How the Veterans Affairs Department is ‘Hardwiring’ Customer Service into Everything
VA is on a mission to improve the veteran experience across every service it provides.
Since its inception in 1930, the Veterans Affairs Department has delivered health care and other services to tens of millions of veterans and their loved ones, caring for those who have borne the battle in defense of the nation.
Yet in its storied history, VA has never emphasized customer experience like it has in recent years, building on the instantiation of a Veteran Experience wing at the close of the Obama administration to—as of mid-May—literally codifying veterans experience principles into VA’s core values.
In an interview May 21 with Nextgov, Dr. Lynda Davis, chief veterans experience officer at VA, described the rule as a watershed moment across the government, noting it was perhaps the first time a federal agency essentially baked customer experience into its mission.
“In order to keep the secretary’s commitment to customer service, we had to hardwire this customer service culture into everything we are doing,” Davis said. “That means permanently that VA will be considering customer service as foundational to its operations and policy.”
Policy doctrines and rules are mere words, but VA has spent the better part of four years implementing a wide range of changes designed in direct response to veteran feedback. Davis said the agency created a human-centered design analysis of the “moments that matter” to tens of thousands of veterans across their distinct healthcare journeys, locating areas where VA performed well along with pain points for veterans.
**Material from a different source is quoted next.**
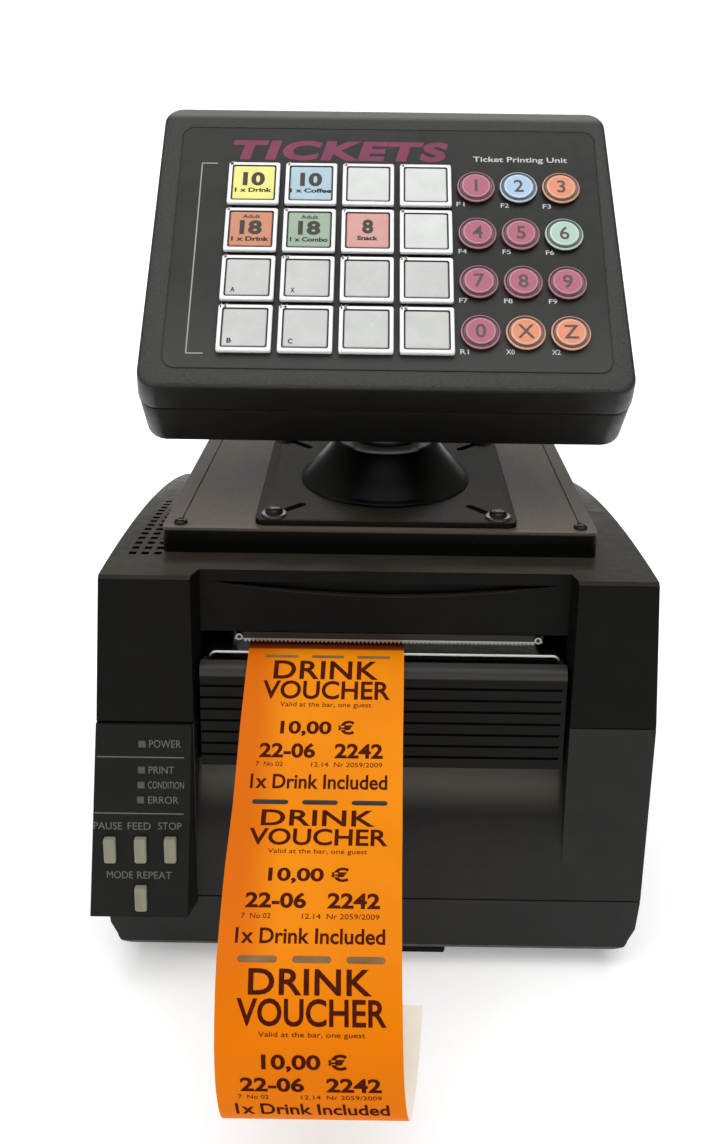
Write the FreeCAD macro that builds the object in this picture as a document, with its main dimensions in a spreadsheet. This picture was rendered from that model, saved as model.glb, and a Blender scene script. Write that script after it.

Perhaps counterintuitively, some of VA’s large-scale changes were in response to seemingly minor problems encountered by vets. For example, the VA has partnered with outside veteran organizations to provide volunteer personnel at the more than 100 VA medical centers across the country. Called the Red Coat Ambassador Program, volunteers wearing easy-to-see red coats will be the first people many veterans see upon entering VA facilities, and they “are there, ready to engage as non-employee companions to help make sure someone coming into a hospital knows how to find their way around,” Davis said. The program was a result of analysis data suggesting some veterans often think VA medical centers can be confusing, daunting or stressful places to visit.
The navigation guide is a physical embodiment of VA’s digital navigation improvements, which included the relaunch of va.gov in November. The website is a single point portal for every veteran service. In a similar effort, VA created the White House VA Hotline in June 2017 to connect veterans with customer service agents 24 hours a day, 365 days a year. As of May 14, agents answered more than 250,000 calls from the hotline, which Davis said will serve a model for call centers moving forward.
“It gets back to ease of navigation,” Davis said. Whether it’s through websites, contact centers or physically literally walking into the building.”
VA has also provided “Own the Moment” training to more than 50,000 frontline Veterans Health Administration employees covering effectiveness, ease and invoking positive emotion. Davis said the training borrowed from best practices in business, industry and health care, culminating in an actual curriculum.
“What we do in Our the Moment training is make sure every single person is trained in how to do customer service, and then with the call center or website, make sure they know how to help vets get additional access to info and services,” Davis said.
VA is also improving the way it solicits feedback from veterans, allowing real-time responses from veterans through its Signals program. Any vet who uses VHA outpatient services is given the option to sign up for receiving a voluntary survey through email. That feedback is then shared with relevant parties, such as hospital directors, “so we know how veterans feel in near real-time,” Davis said.
So far, VA has received more than 3 million feedback responses through Signals, allowing the department new dimensions of qualitative and quantitative sentiment data. And those taking the surveys have reported elevated levels of trust, Davis said—up to 88 percent—or four times higher than the public’s overall trust in government.
Meanwhile, Davis—who reports directly to VA Secretary Robert Wilkie—has maintained a modest staff size of approximately 120 employees, wide-ranging in expertise and focusing on everything from data analytics to community-based support. VA is also a close White House partner, where it is a leading agency for contact center modernization. While VA is happy to partner with outside organizations and employs numerous contractors, especially in technology, the brunt of the customer experience culture change is happening with VA employees at the helm.
“We start with, ‘What does the customer want,’ and we design what the customer wants and the behaviors we have to have,” Davis said. “Then we design training and curriculums around the employees themselves. The ‘train your trainer’ model cannot be sustained if you’re only using outside contractors, and we believe it is best to have employees develop content, own it, agree with it and buy into it.”